Many of Penn Station’s 300 plus locations are owned by large multi-unit franchisees, some of whom run entire markets. Some of those larger owners are multi-brand franchisees who have added Penn Station to their portfolio specifically because its operational model creates a reliable revenue stream.

“Of all of my restaurants, Penn Station is the most profitable,” said T.W. Wright, a multi-brand franchisee with four Penn Stations in Kentucky and West Virginia. "It’s designed that way. The footprint is smaller than my other restaurants, the operations are simpler and the franchisor doesn’t nickel and dime you; they are very conservative and work hard to keep ROI up and monthly costs down.”

Craig Dunaway, Penn Station’s owner and president, said that the entire franchise model is oriented around unit-level economics.

“We are hypersensitive to a franchisee’s profitability,” Dunaway said. “We know what every line item on the P&L (a store’s profit-and-loss document) should look like, and we can help stores identify waste. It’s a great system, and if a franchisee follows it, they’ve got a strong shot at success.”

One of the ways Penn Station has kept operational costs low is by designing a slim menu that shares ingredients between items.

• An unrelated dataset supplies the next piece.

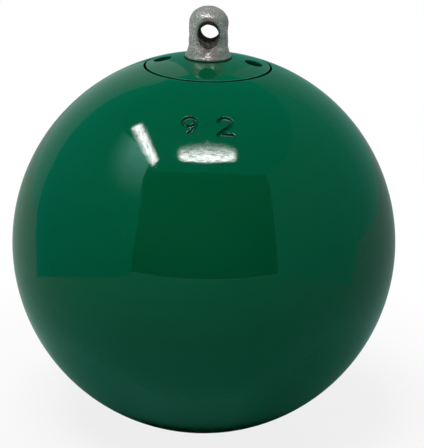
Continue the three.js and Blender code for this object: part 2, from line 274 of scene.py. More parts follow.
floor = disc("floor", FLOOR_RADIUS, -FLOOR_SINK)
floor_paint = finish("floor_paint", Roughness=1.0, Specular_IOR_Level=0)
pale = spread(floor_paint, grain(floor_paint, 400), 0.3, 0.7, 0.45, 0.47)
give(floor_paint, Base_Color=add(floor_paint, "CombineColor", {0: pale, 1: pale, 2: pale}).outputs[0])
distance = vectors(floor_paint, "LENGTH", place_on(floor_paint))
white_share = spread(floor_paint, distance, FADE_START, FADE_END, WHITE_AT_START, 1.0)
white_now = maths(floor_paint, "MULTIPLY", white_share, seen_white(floor_paint))
matt = floor_paint.node_tree.nodes["Principled BSDF"].outputs[0]
white = add(floor_paint, "Emission", {"Strength": 1.0}).outputs[0]
show(floor_paint, add(floor_paint, "MixShader", {0: white_now, 1: matt, 2: white}))
floor.data.materials.append(floor_paint)
print("floor", FLOOR_RADIUS, "m from its middle to its edge")

# %% [markdown]
# ## Lights
# One broad lamp stands high up and to the left in front, so the left of the ball is brighter than
# the right and its top brighter than its belly. A weaker one stands behind, and the world fills the
# rest. All are plain: a colour shows about as it is written.

# %% Set up the lamps
LAMP_DISTANCE, LAMP_SIZE = 1.6, 0.8


def lamp(name, turn, tilt, level):
    """A round lamp, not itself seen in gloss, that shows a white sheet facing it at this level."""
    light = bpy.data.lights.new(name, "AREA")
    light.shape = "DISK"
    light.size = LAMP_SIZE
    light.energy = level * math.pi**2 * LAMP_DISTANCE**2
    stand = placed(name, light)
    way = aim_from(turn, tilt)
    stand.location = centre + way * LAMP_DISTANCE
    stand.rotation_euler = (-way).to_track_quat("-Z", "Y").to_euler()
    stand.visible_glossy = False
    print(f"{name} {light.energy:.1f} W")


lamp("key_lamp", -32, 69, 1.2)
lamp("back_lamp", 160, 30, 0.25)

# %% [markdown]
# ## What the gloss reflects
# Gloss paint is a mirror as much as a colour. In the picture it shows a white tent, open towards
# the camera, with two bright lamps in its roof. Here the tent is a set of cards on a sphere round
# the head. Only reflections see them, so they light nothing and hide nothing.

# %% Cut the cards
TENT_RADIUS, TABLE_RADIUS = 1.2, 1.2
MAT_LIFT = 0.00006
CARD_STEPS = 10
TENT_COLOUR, LEFT_COLOUR, ROOF_COLOUR = (0.1, 1.0, 0.73), (0.02, 1.0, 0.75), (0.003, 1.0, 0.72)


def reflected_only(thing):
    """Hidden from the camera, from shadows and from soft light, but seen in gloss."""
    thing.visible_camera = False
    thing.visible_diffuse = False
    thing.visible_shadow = False
    thing.visible_transmission = False


def glowing(name, level, colour=TENT_COLOUR):
    """A material that only glows, and the node that makes its glow."""
    material = finish(name)
    material.node_tree.nodes.remove(material.node_tree.nodes["Principled BSDF"])
    glow = add(material, "Emission", {"Color": (*colour, 1.0), "Strength": level})
    show(material, glow)
    return material, glow


def sheet(name, rows, level, colour):
    """A glowing sheet through rows of points, with UV along and over the rows; gives its glow."""
    width, height = len(rows[0]), len(rows)
    corners = [i * width + j for i in range(height - 1) for j in range(width - 1)]
    faces = [(a, a + 1, a + width + 1, a + width) for a in corners]
    thing = object_from(name, [point for row in rows for point in row], faces)
    uv = thing.data.uv_layers.new(name="place")
    for loop in thing.data.loops:
        row, column = divmod(loop.vertex_index, width)
        uv.data[loop.index].uv = (column / (width - 1), row / (height - 1))
    material, glow = glowing(name, level, colour)
    thing.data.materials.append(material)
    reflected_only(thing)
    return material, glow


def filled(line):
    """The line with CARD_STEPS - 1 more items, evenly spaced, between each two of its own."""
    line = [np.array(item, dtype=float) for item in line]
    steps = range(CARD_STEPS)
    return [a + (b - a) * k / CARD_STEPS for a, b in zip(line, line[1:]) for k in steps] + [line[-1]]


def card(name, rows, level, colour=TENT_COLOUR, radius=TENT_RADIUS):
    """A patch of a sphere through rows of (turn, tilt) degrees, glowing evenly at level."""
    rows = [[centre + aim_from(*place) * radius for place in filled(row)] for row in filled(rows)]
    return sheet(name, rows, level, colour)


def mat(name, rows, level, colour):
    """A flat patch on the table through rows of (turn in degrees, distance in metres)."""
    rows = [[aim_from(turn, 0) * away for turn, away in row] for row in rows]
    return sheet(name, [[(p.x, p.y, MAT_LIFT) for p in row] for row in rows], level, colour)


print("cards stand", TENT_RADIUS, "m from the ball")

# %% Hang the walls and the roof
WALL_LEVEL = 0.44
LEFT_WALL = [[(-41, -3), (-80, -3), (-118, -3)], [(-41, 12.2), (-84, 12), (-125, 12.2)]]
LEFT_WALL += [[(-42.3, 25.8), (-90, 26), (-138, 26)], [(-46, 37), (-96, 38), (-148, 36.5)]]
LEFT_WALL += [[(-57, 51), (-105, 50), (-155, 45)]]
RIGHT_WALL = [[(42.6, -3), (75, -3), (98, -3)], [(42.6, 11), (80, 11), (117, 11)]]
RIGHT_WALL += [[(44.7, 24), (87, 24), (130, 24)], [(48, 35), (94, 36), (141, 35)]]
RIGHT_WALL += [[(56, 50), (105, 50), (157, 44)]]
BACK_LEFT = [[(t, tilt), ((t - 172) / 2, tilt), (-172, tilt)] for _, _, (t, tilt) in LEFT_WALL]
BACK_RIGHT = [[(170, tilt), ((t + 170) / 2, tilt), (t, tilt)] for _, _, (t, tilt) in RIGHT_WALL]
BACK_MIDDLE = [[(-172, -3), (-190, -3)], [(-172, 45), (-190, 45)]]
ROOF_EDGE = [(-190, 45), (-172, 45), (-155, 45), (-105, 50), (-57, 51), (-28, 57), (0, 59)]
ROOF_EDGE += [(28, 57), (56, 50), (105, 50), (157, 44), (170, 44)]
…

“Our menu is streamlined to reduce overhead,” said Dunaway. “We offer simple, appealing menu items, almost all of which share ingredients with other menu items. We use one type of bread, one cut of chicken, etcetera. There is very little food waste, and inventory is restocked quickly and inexpensively. We also negotiate all of our supplier contracts, allowing store owners to focus on staff and customers instead of shopping around for better suppliers.”

But that cost-conscious menu design does not sacrifice consumer appeal. Penn Station’s key point of differentiation is its hot, grilled subs, which make the restaurant a more attractive dinner option than most sandwich restaurants.

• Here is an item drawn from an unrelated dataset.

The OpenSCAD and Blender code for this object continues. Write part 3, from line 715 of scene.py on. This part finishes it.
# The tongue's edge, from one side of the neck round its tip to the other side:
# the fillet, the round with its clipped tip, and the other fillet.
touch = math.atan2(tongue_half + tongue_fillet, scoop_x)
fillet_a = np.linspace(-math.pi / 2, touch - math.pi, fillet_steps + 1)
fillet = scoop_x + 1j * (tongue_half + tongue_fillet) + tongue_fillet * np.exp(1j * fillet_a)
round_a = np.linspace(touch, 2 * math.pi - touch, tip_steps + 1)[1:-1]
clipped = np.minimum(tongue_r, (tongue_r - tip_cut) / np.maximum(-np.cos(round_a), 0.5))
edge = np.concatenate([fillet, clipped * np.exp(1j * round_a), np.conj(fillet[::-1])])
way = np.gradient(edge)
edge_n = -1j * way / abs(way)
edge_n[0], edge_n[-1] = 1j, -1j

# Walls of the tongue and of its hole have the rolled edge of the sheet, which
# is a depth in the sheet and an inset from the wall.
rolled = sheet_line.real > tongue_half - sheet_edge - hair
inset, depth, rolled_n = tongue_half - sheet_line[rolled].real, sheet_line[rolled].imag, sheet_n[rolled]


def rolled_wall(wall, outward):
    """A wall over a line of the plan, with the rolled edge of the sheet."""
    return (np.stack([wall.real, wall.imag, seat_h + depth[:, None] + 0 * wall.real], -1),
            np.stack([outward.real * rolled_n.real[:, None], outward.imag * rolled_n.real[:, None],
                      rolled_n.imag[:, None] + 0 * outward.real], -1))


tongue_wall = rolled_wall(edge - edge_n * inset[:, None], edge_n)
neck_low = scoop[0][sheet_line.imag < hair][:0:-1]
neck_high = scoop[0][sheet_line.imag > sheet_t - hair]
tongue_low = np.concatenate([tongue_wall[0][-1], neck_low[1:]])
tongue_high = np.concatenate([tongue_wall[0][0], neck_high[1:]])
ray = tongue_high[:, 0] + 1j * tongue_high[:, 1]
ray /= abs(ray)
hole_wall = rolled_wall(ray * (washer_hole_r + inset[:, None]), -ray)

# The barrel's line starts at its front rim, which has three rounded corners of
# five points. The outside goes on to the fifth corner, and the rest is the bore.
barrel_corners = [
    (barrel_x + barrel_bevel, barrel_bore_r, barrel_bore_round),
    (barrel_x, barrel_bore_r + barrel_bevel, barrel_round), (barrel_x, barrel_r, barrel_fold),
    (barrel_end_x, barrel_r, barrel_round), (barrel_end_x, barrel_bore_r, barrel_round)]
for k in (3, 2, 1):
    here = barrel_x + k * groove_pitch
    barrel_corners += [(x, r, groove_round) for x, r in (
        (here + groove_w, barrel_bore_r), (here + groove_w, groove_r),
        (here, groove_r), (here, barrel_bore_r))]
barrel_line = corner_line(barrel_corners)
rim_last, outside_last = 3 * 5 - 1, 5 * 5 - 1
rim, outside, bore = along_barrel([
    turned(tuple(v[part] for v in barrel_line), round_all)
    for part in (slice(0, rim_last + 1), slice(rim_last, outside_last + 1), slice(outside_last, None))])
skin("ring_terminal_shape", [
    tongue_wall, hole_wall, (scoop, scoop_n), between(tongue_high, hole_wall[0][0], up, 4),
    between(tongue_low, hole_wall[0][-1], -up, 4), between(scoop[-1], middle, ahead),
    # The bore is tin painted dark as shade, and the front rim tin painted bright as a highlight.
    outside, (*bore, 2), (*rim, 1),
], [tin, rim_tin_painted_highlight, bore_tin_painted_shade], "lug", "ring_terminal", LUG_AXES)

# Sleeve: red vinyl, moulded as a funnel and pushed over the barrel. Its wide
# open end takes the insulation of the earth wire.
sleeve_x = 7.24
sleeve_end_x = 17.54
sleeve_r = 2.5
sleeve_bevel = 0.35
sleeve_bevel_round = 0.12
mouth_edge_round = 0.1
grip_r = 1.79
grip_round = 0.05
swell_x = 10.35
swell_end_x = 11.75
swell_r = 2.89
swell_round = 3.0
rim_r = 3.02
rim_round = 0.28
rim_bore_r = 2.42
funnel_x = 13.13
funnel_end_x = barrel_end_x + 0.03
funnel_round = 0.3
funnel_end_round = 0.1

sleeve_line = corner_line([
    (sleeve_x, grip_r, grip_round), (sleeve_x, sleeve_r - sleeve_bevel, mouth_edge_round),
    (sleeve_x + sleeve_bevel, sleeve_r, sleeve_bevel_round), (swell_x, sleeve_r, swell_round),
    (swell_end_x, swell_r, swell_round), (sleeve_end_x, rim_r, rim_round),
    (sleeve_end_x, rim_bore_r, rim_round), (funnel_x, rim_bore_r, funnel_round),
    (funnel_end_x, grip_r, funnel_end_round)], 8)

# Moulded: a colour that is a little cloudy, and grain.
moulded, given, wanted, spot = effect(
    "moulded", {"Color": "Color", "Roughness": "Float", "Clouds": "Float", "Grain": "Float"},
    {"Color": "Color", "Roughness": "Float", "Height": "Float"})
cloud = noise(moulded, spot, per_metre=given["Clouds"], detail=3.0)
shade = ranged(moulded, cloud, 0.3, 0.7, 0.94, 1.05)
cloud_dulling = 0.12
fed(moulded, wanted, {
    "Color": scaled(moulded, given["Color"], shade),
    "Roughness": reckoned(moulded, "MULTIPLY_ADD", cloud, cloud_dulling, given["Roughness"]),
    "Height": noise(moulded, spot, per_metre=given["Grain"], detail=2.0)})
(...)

“The grilled sandwiches are an especially appealing point of differentiation because they make Penn Station an exciting option for both lunch and dinner,” said Goddard. “Most of the restaurants in our segment see a roughly 75/25 lunch/dinner split. We typically average a system-wide 50/50 split.”

Penn Station’s streamlined menu offerings also require smaller staffs to operate, relieving much of the managerial burden that comes with operating other restaurants.

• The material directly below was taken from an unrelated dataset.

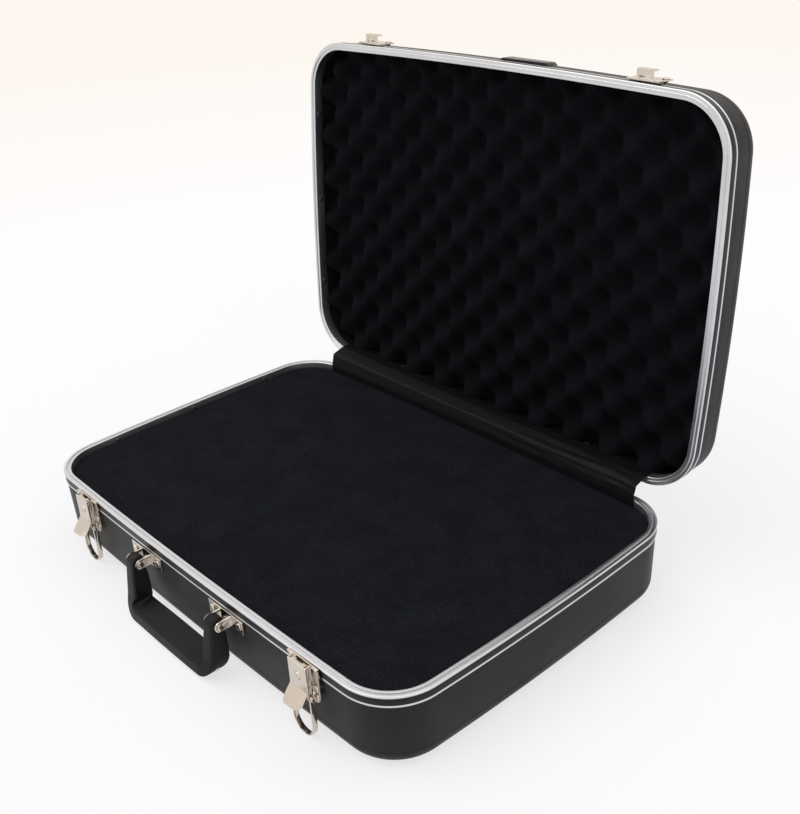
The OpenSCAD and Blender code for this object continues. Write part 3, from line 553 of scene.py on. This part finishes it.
def new_finish(name):
    """A material, its node tree, its Principled BSDF's inputs and the object's own coordinates."""
    material = bpy.data.materials.new(name)
    material.use_nodes = True
    tree = material.node_tree
    place = add_node(tree, "ShaderNodeTexCoord").outputs["Object"]
    return material, tree, tree.nodes["Principled BSDF"].inputs, place


def tint(tree, share, low, high):
    """Colour between two, by a share. Each is a plain colour or another node's output."""
    ends = [end if isinstance(end, bpy.types.NodeSocket) else (*end, 1) for end in (low, high)]
    mix = add_node(tree, "ShaderNodeMix", {0: share, 6: ends[0], 7: ends[1]}, data_type="RGBA")
    return mix.outputs[2]


def scaled(rgb, factor):
    """A colour made darker or lighter."""
    return tuple(min(1.0, c * factor) for c in rgb)


def bump(tree, bsdf, height, strength, distance):
    """Relief from a height that is worth so many metres at 1."""
    inputs = {"Height": height, "Strength": strength, "Distance": distance}
    tree.links.new(add_node(tree, "ShaderNodeBump", inputs).outputs["Normal"], bsdf["Normal"])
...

“Because we’ve crafted such a simple menu, our owners manage a much smaller inventory and work with a reduced staff compared to other food-service concepts, allowing them to focus on growing the business and interacting with customers instead of managing an enormous kitchen,” Goddard said. “A lot of restaurants will have 10, 20 or 30 people on the clock at one time. Penn Station restaurants typically require a staff of six at any given time.”

Goddard says those operational benefits represent the core of the franchise’s growth strategy and the reason why investors continue to flock to the brand after 30 years of franchising.

“Every aspect of our operation has been designed to make our stores inexpensive and profitable to run,” he said. “That’s not just a gift to our owners, it’s a key element of our growth strategy. We want our owners to have as much capital as possible so they can parlay that into their next restaurant, growing their operation and ours.”